TASK INSTRUCTIONS =>
Reproduce the material that follows, please, but only from its first line to the line containing "return face.sketch", inclusive.

* Begin *

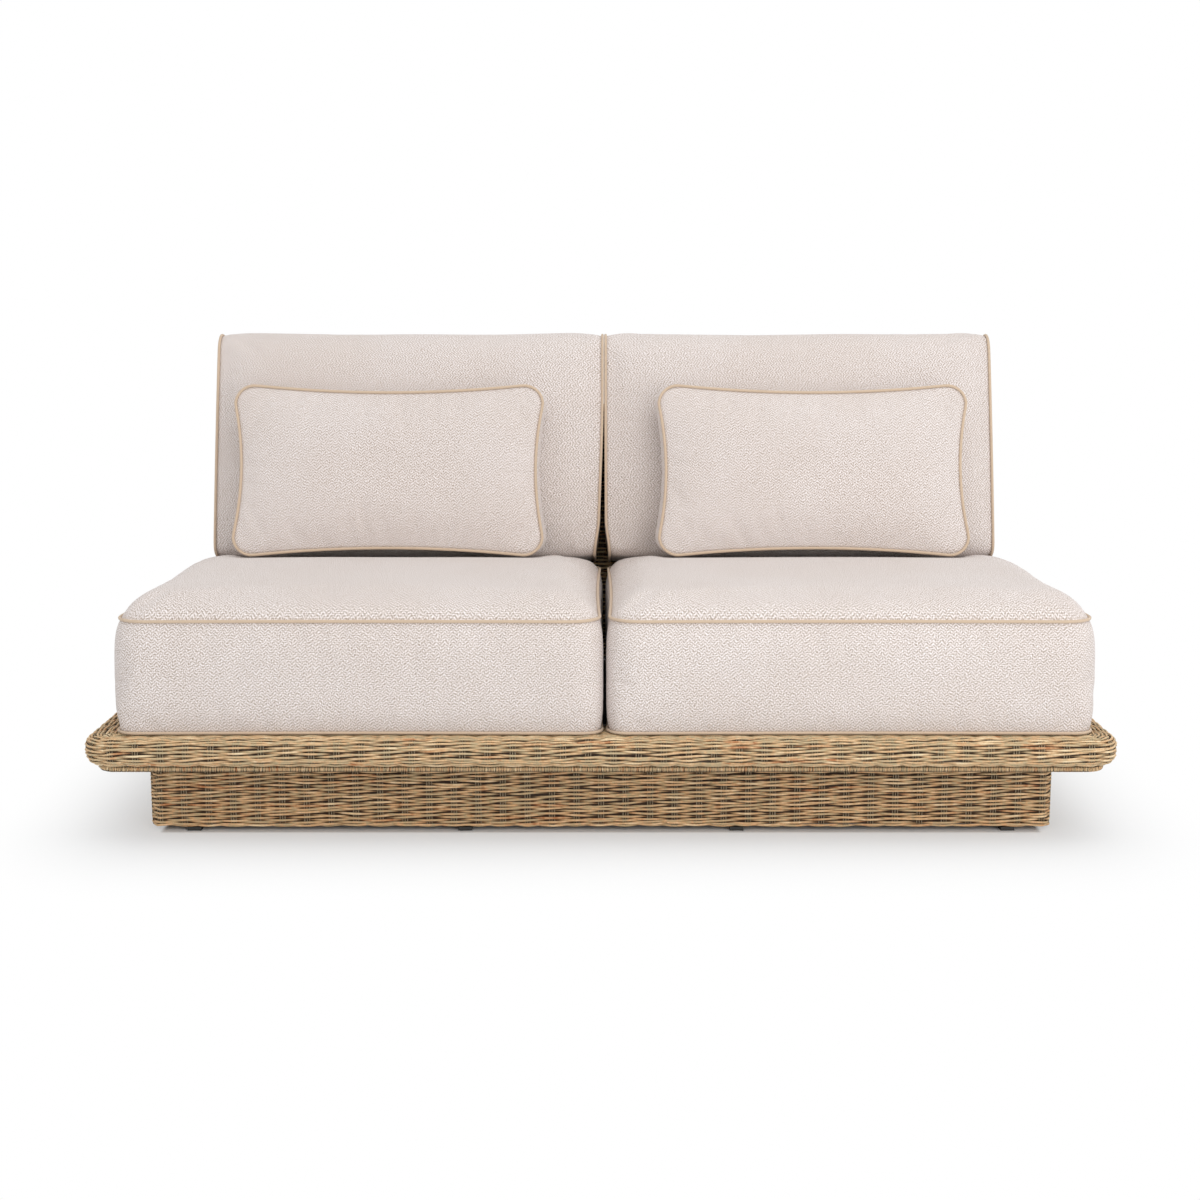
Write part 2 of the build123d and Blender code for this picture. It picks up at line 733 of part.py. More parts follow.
def cushion_profile(side, x, inset, draw, crown):
    """A cross-section of a back cushion: flat rear, crowned front, rounded top."""
    rear = cushion_rear + inset + draw
    front = cushion_rear + cushion_gusset - inset - draw
    low = cushion_lift + inset + draw
    high = cushion_lift + cushion_height - inset - draw
    top_front = cushion_top_front - inset
    top_rear = cushion_top_rear - inset
    foot_front = cushion_bottom_front - inset
    foot_rear = cushion_bottom_rear - inset
    plane = Plane(origin=lean_plane.from_local_coords((x, 0, 0)), x_dir=front_of_lean, z_dir=(-1, 0, 0))
    with BuildSketch(plane) as face:
        with BuildLine():
            Line((rear, high - top_rear), (rear, low + foot_rear))
            ThreePointArc((rear, low + foot_rear), (rear + foot_rear * arc_share, low + foot_rear * arc_share),
                          (rear + foot_rear, low))
            Line((rear + foot_rear, low), (front - foot_front, low))
            ThreePointArc((front - foot_front, low),
                          (front - foot_front * arc_share, low + foot_front * arc_share),
                          (front, low + foot_front))
            ThreePointArc((front, low + foot_front), (front + crown, (low + high) * half),
                          (front, high - top_front))
            ThreePointArc((front, high - top_front),
                          (front - top_front * arc_share, high - top_front * arc_share),
                          (front - top_front, high))
            ThreePointArc((front - top_front, high),
                          ((rear + top_rear + front - top_front) * half, high + crown * top_crown_share),
                          (rear + top_rear, high))
            ThreePointArc((rear + top_rear, high),
                          (rear + top_rear * arc_share, high - top_rear * arc_share),
                          (rear, high - top_rear))
        make_face()
    return face.sketch


def cushion_form(side):
    """A back cushion's form: the same crowned section along it, drawn in at both ends."""
    middle = cushion_middle(side)
    reach = cushion_width * half
    near = reach - cushion_end_run
    least = cushion_crown * least_crown_share
    with BuildPart() as form:
        extrude(cushion_profile(side, middle, 0, 0, cushion_crown), amount=near, both=True)
        for way in (-1, 1):
            loft([cushion_profile(side, middle + way * near, 0, 0, cushion_crown),
                  cushion_profile(side, middle + way * reach, 0, cushion_draw_in, least)], ruled=True)
    return form.part


def cushion_block(side, inset):
    """The straight-sided form of a back cushion's filling, an inset inside its cover."""
    draw = cushion_draw_in + inset
    rear = cushion_rear + draw
    front = cushion_rear + cushion_gusset - draw
    low = cushion_lift + draw
    high = cushion_lift + cushion_height - draw
    origin = lean_plane.from_local_coords((cushion_middle(side), 0, 0))
    with BuildPart() as block:
        with BuildSketch(Plane(origin=origin, x_dir=front_of_lean, z_dir=(-1, 0, 0))) as face:
            Polygon((rear, high - cushion_top_rear), (rear, low + cushion_bottom_rear),
                    (rear + cushion_bottom_rear, low), (front - cushion_bottom_front, low),
                    (front, low + cushion_bottom_front), (front, high - cushion_top_front),
                    (front - cushion_top_front, high), (rear + cushion_top_rear, high), align=None)
        extrude(face.sketch, amount=cushion_width * half - draw, both=True)
    return block.part


def pillow_foot(depth):
    """How far up the lean a level foot lies, at a depth before the leaning plane."""
    return (seat_top + pillow_lift - deck_height - depth * math.sin(slope)) / math.cos(slope)


def pillow_corners(side, depth, inset):
    """Two opposite corners of a pillow's outline before the leaning plane; its foot stays level."""
    middle = pillow_middle(side)
    low = (middle - pillow_width * half + inset, pillow_foot(depth) + inset)
    high = (middle + pillow_width * half - inset, pillow_foot(pillow_front_seam) + pillow_height - inset)
    return low, high


def pillow_section(side, depth, inset, growth):
    """An outline of a pillow at a depth, with sides that draw in."""
    low, high = pillow_corners(side, depth, inset - growth)
    return drawn_outline(lean_plane.offset(depth), low, high, pillow_corner + growth, pillow_pull)


def pillow_views(side):
    """Planes to draw a pillow's depth on: along the sofa, and up the lean."""
    along = Plane(origin=lean_plane.origin, x_dir=(1, 0, 0), z_dir=-lean_plane.y_dir)
    upward = Plane(origin=lean_plane.from_local_coords((pillow_middle(side), 0, 0)),
                   x_dir=lean_plane.y_dir, z_dir=(1, 0, 0))
    return along, upward


def pillow_form(side):
    """A pillow's boxed form with crowned faces."""
    middle = (pillow_rear_seam + pillow_front_seam) * half
    gusset = [(pillow_rear_seam, pillow_draw_in), (middle, 0), (pillow_front_seam, pillow_draw_in)]
    with BuildPart() as face_crown:
        extrude(pillow_section(side, pillow_front_seam, pillow_draw_in, 0), amount=pillow_front_crown)
        low, high = pillow_corners(side, pillow_front_seam, pillow_draw_in)
        for view, start, end in zip(pillow_views(side), low, high):
            profile = crown_profile(view, start, end, pillow_front_seam, pillow_shoulder_run,
                                    pillow_shoulder_rise, pillow_front_crown)
            extrude(profile, amount=sofa_width, both=True, mode=Mode.INTERSECT)
    with BuildPart() as rear_crown:
        extrude(pillow_section(side, pillow_rear_seam, pillow_draw_in, 0), amount=-pillow_rear_crown)
        low, high = pillow_corners(side, pillow_rear_seam, pillow_draw_in)
        rear = pillow_rear_seam - pillow_rear_crown
        for view, start, end in zip(pillow_views(side), low, high):
            with BuildSketch(view) as profile:
                Polygon((start, pillow_rear_seam), (end, pillow_rear_seam), (end - pillow_rear_run, rear),
                        (start + pillow_rear_run, rear), align=None)
            extrude(profile.sketch, amount=sofa_width, both=True, mode=Mode.INTERSECT)
    with BuildPart() as form:
        loft([pillow_section(side, depth, draw, 0) for depth, draw in gusset], ruled=True)
        add(face_crown.part)
        add(rear_crown.part)
    return form.part


def pillow_block(side, inset):
    """The straight-sided form of a pillow's filling, an inset inside its cover."""
    draw = pillow_draw_in + pillow_pull + inset
    rear = pillow_rear_seam - pillow_rear_crown + inset
    front = pillow_front_seam + pillow_front_crown - inset
    low, high = pillow_corners(side, pillow_rear_seam, draw)
    with BuildPart() as block:
        extrude(straight_outline(lean_plane.offset(rear), low, high, pillow_corner), amount=front - rear)
        for view, start, end in zip(pillow_views(side), low, high):
            with BuildSketch(view) as profile:
                Polygon((start, pillow_rear_seam + inset), (start + pillow_rear_run, rear),
                        (end - pillow_rear_run, rear), (end, pillow_rear_seam + inset),
                        (end, pillow_front_seam - inset),
                        (end - pillow_shoulder_run, pillow_front_seam + pillow_shoulder_rise - inset),
                        ((start + end) * half, front),
                        (start + pillow_shoulder_run, pillow_front_seam + pillow_shoulder_rise - inset),
                        (start, pillow_front_seam - inset), align=None)
            extrude(profile.sketch, amount=sofa_width, both=True, mode=Mode.INTERSECT)
    return block.part


def zip_cut(plane, length, width, depth):
    """A straight channel from outside a cover to a depth under it."""
    with BuildPart() as channel:
        with BuildSketch(plane.offset(overrun)):
            Rectangle(length, width)
        extrude(amount=-(overrun + depth))
    return channel.part


def make_cushion(label, outside, block, rings, plane, wall_at_zip, zip_length):
    """One cushion's cover, filling, piping and zip; block gives the form inside at an inset."""
    depth = wall_at_zip + zip_sink
    lining = block(cover)
    filling = block(cover + fit)
    tape_length = zip_length + 2 * tape_width
    slot = zip_cut(plane, zip_length, slot_width, wall_at_zip + fit)
    channel = zip_cut(plane, tape_length + 2 * fit, tape_width + 2 * fit, depth + tape_thickness + fit)
    with BuildPart() as cushion_cover:
        add(outside)
        add(lining, mode=Mode.SUBTRACT)
        add(slot, mode=Mode.SUBTRACT)
    save(cushion_cover, f"{label}_cover")
    with BuildPart() as cushion_filling:
        add(filling)
        add(channel, mode=Mode.SUBTRACT)
    save(cushion_filling, f"{label}_foam")
    with BuildPart() as cushion_piping:
        for ring in rings:
            add(ring)
    save(cushion_piping, f"{label}_piping")
    tape_top = plane.offset(-depth)
    with BuildPart() as cushion_zip:
        with BuildSketch(tape_top):
            Rectangle(tape_length, tape_width)
        extrude(amount=-tape_thickness)
        with BuildSketch(tape_top):
            Rectangle(zip_length, coil_width)
        extrude(amount=coil_height)
    save(cushion_zip, f"{label}_zip")
    start = slider_length - zip_length * half
    with BuildPart() as cushion_slider:
        with BuildSketch(tape_top.offset(slider_clearance)):
            with Locations((start, 0)):
                Rectangle(slider_length, slider_width)
        extrude(amount=coil_height + slider_cap)
        with BuildSketch(tape_top):
            with Locations((start, 0)):
                Rectangle(2 * slider_length, coil_width + 2 * slider_clearance)
        extrude(amount=coil_height + slider_clearance, mode=Mode.SUBTRACT)
        with BuildSketch(tape_top.offset(coil_height + slider_cap + slider_clearance)):
            with Locations((start + tab_length * half, 0)):
                Rectangle(tab_length, tab_width)
        extrude(amount=tab_thickness)
    save(cushion_slider, f"{label}_zip_slider")


def make_seat(name, side):
    """A seat cushion, with piping round its top and bottom seams."""
    inset = seat_draw_in - piping_gap - piping_radius
    rings = [piping_ring(lambda offset, rise: seat_outline(
        side, level + rise, inset - offset, inset - offset, seat_corner + offset))
        for level in (seat_bottom + piping_radius + fit, seat_seam + fit)]
    plane = Plane(origin=(seat_middle(side), seat_rear, (seat_bottom + seat_seam) * half),
                  x_dir=(1, 0, 0), z_dir=(0, 1, 0))
    make_cushion(f"seat_{name}", seat_form(side), lambda inset: seat_block(side, inset), rings, plane,
                 seat_draw_in + side_pull + cover, seat_zip_length)


def make_back_cushion(name, side):
    """A back cushion, whose front wraps over its top, with piping round both end gussets."""
    middle = cushion_middle(side)
    inset = cushion_draw_in - piping_gap - piping_radius
    reach = (cushion_width + cushion_gap - fit) * half - piping_radius
    rings = [piping_ring(lambda offset, rise: cushion_profile(
        side, x + rise, -offset, inset, least_crown_share * cushion_crown))
        for x in (middle - reach, middle + reach)]
    origin = lean_plane.from_local_coords((middle, cushion_lift + cushion_zip_height, cushion_rear))
    plane = Plane(origin=origin, x_dir=(1, 0, 0), z_dir=-lean_plane.z_dir)
    make_cushion(f"back_{name}", cushion_form(side), lambda inset: cushion_block(side, inset), rings,
                 plane, cushion_draw_in + cover, cushion_zip_length)


def make_pillow(name, side):
    """A small boxed pillow, with piping round its front face."""
    middle = pillow_middle(side)
    inset = pillow_draw_in - piping_gap - piping_radius
    ring = piping_ring(lambda offset, rise: pillow_section(side, pillow_front_seam + rise, inset, offset))
    lift = pillow_foot(pillow_front_seam) + pillow_height * half
    origin = lean_plane.from_local_coords((middle, lift, pillow_rear_seam - pillow_rear_crown))
    plane = Plane(origin=origin, x_dir=(1, 0, 0), z_dir=-lean_plane.z_dir)
    make_cushion(f"pillow_{name}", pillow_form(side), lambda inset: pillow_block(side, inset), [ring],
                 plane, cover, pillow_zip_length)


def main():
    make_tray_weave()
    make_tray_binding()
    make_plinth_weave()
    make_plinth_rails()
    make_plinth_posts()
    make_post_plates()
    make_deck_rails()
    make_deck_bearers()
    make_back_rail()
    make_nose_tubes()
    make_nose_struts()
    make_seat_webbing()
    make_back_weave()
    make_back_frame()
    make_fasteners()
    make_glides()
    make_glide_screws()
    for name, side in sides.items():
        make_seat(name, side)
        make_back_cushion(name, side)
        make_pillow(name, side)


main()
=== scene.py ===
import json
import math

import bmesh
import bpy
from bpy.props import FloatProperty, FloatVectorProperty, IntProperty, PointerProperty
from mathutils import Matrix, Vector, noise


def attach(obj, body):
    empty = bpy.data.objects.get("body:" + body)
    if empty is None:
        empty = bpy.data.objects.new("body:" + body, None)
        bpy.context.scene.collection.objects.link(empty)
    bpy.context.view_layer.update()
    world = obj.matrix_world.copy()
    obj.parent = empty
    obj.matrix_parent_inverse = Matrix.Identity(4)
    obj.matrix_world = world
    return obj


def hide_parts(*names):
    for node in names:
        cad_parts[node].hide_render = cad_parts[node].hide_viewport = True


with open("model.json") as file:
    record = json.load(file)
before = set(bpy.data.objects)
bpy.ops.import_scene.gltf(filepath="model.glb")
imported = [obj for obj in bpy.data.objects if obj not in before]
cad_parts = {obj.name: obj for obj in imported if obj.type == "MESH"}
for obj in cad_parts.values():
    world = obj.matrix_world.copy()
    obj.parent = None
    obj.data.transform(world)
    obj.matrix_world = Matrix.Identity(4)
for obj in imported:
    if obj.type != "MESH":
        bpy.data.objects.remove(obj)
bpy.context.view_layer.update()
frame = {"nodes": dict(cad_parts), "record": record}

bl_info = {
    "name": "Garden sofa",
    "version": (1, 0, 0),
    "blender": (4, 5, 0),
    "location": "View3D > Sidebar > Sofa",
    "description": "Woven tray, plinth and back with six loose cushions, dressed on the packed frame",
    "category": "Object",
}

# Metres. X runs along the sofa, -Y is its front, +Z is up.
DECK = 0.2
TRAY_X, TRAY_Y, TRAY_CORNER, NOSE = 0.95, 0.51, 0.06, 0.022
TRAY = (TRAY_X, TRAY_Y, TRAY_CORNER)
TRAY_BOTTOM = 0.145
RIM_DEPTH = 0.118
PLINTH = (0.848, 0.408, 0.02)
PLINTH_FOOT, PLINTH_BEVEL, LIP = 0.007, 0.006, 0.027
BINDING_INSET, BINDING_LEVEL = 0.03, 0.1388
LEAN = math.radians(15)
BACK_LINE, BACK_X, BACK_DEPTH, BACK_HEIGHT = 0.272, 0.83, 0.05, 0.5798
BACK_CORNER, BACK_EDGE = 0.06, 0.02
SHIFT = 0.007
PILLOW_MIDDLE = 0.445
SIDES = {"left": -1, "right": 1}
WHITE = (1.0, 1.0, 1.0)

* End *

FULL RESPONSE =>
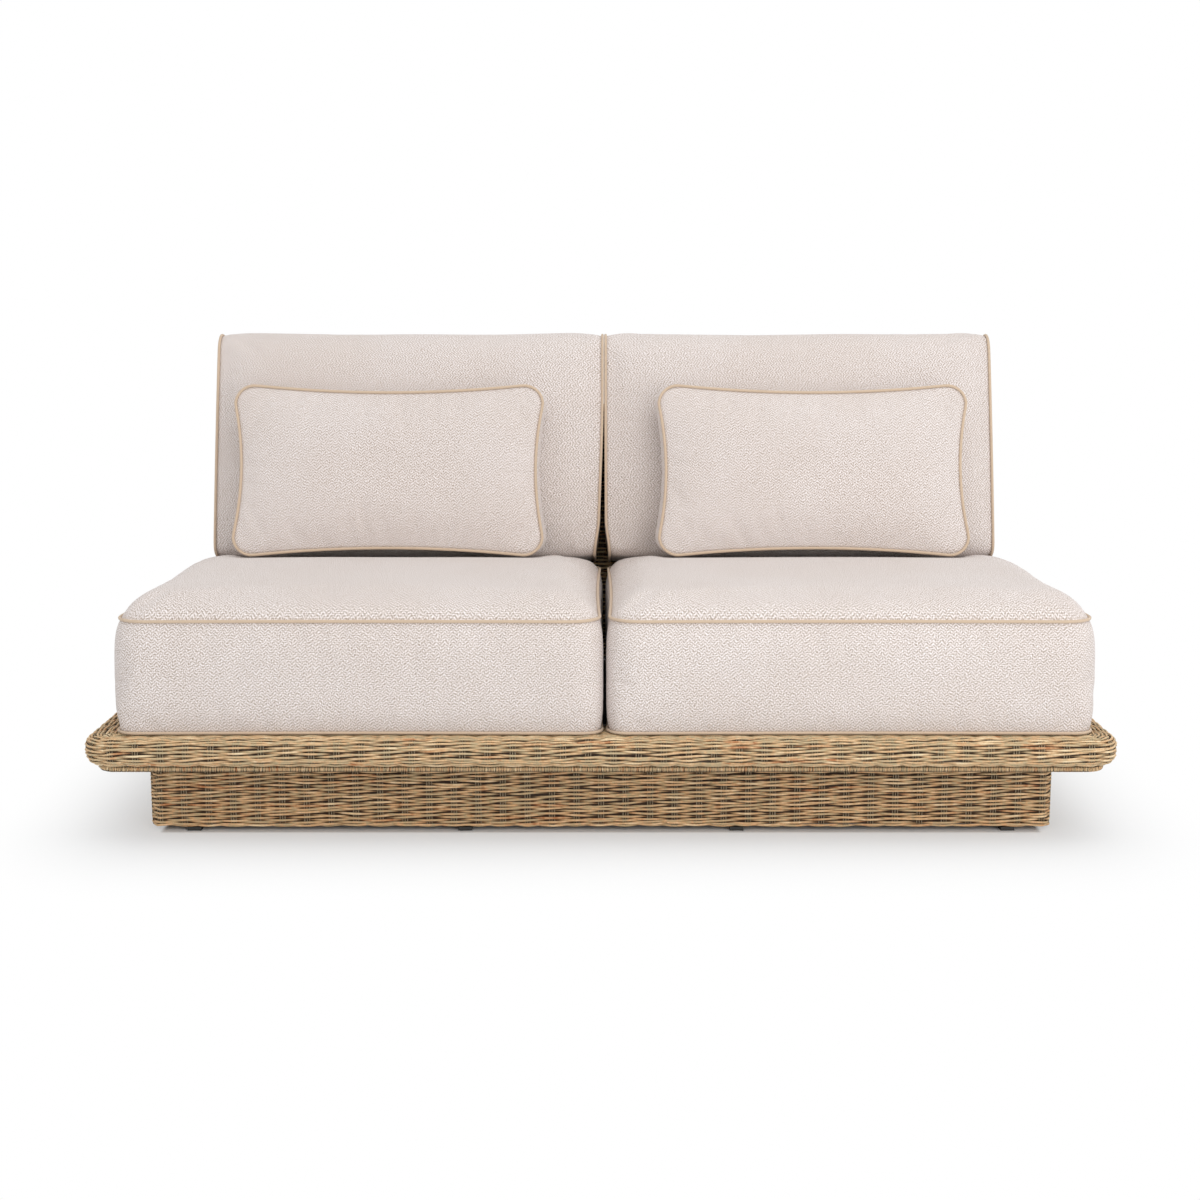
Write part 2 of the build123d and Blender code for this picture. It picks up at line 733 of part.py. More parts follow.
def cushion_profile(side, x, inset, draw, crown):
    """A cross-section of a back cushion: flat rear, crowned front, rounded top."""
    rear = cushion_rear + inset + draw
    front = cushion_rear + cushion_gusset - inset - draw
    low = cushion_lift + inset + draw
    high = cushion_lift + cushion_height - inset - draw
    top_front = cushion_top_front - inset
    top_rear = cushion_top_rear - inset
    foot_front = cushion_bottom_front - inset
    foot_rear = cushion_bottom_rear - inset
    plane = Plane(origin=lean_plane.from_local_coords((x, 0, 0)), x_dir=front_of_lean, z_dir=(-1, 0, 0))
    with BuildSketch(plane) as face:
        with BuildLine():
            Line((rear, high - top_rear), (rear, low + foot_rear))
            ThreePointArc((rear, low + foot_rear), (rear + foot_rear * arc_share, low + foot_rear * arc_share),
                          (rear + foot_rear, low))
            Line((rear + foot_rear, low), (front - foot_front, low))
            ThreePointArc((front - foot_front, low),
                          (front - foot_front * arc_share, low + foot_front * arc_share),
                          (front, low + foot_front))
            ThreePointArc((front, low + foot_front), (front + crown, (low + high) * half),
                          (front, high - top_front))
            ThreePointArc((front, high - top_front),
                          (front - top_front * arc_share, high - top_front * arc_share),
                          (front - top_front, high))
            ThreePointArc((front - top_front, high),
                          ((rear + top_rear + front - top_front) * half, high + crown * top_crown_share),
                          (rear + top_rear, high))
            ThreePointArc((rear + top_rear, high),
                          (rear + top_rear * arc_share, high - top_rear * arc_share),
                          (rear, high - top_rear))
        make_face()
    return face.sketch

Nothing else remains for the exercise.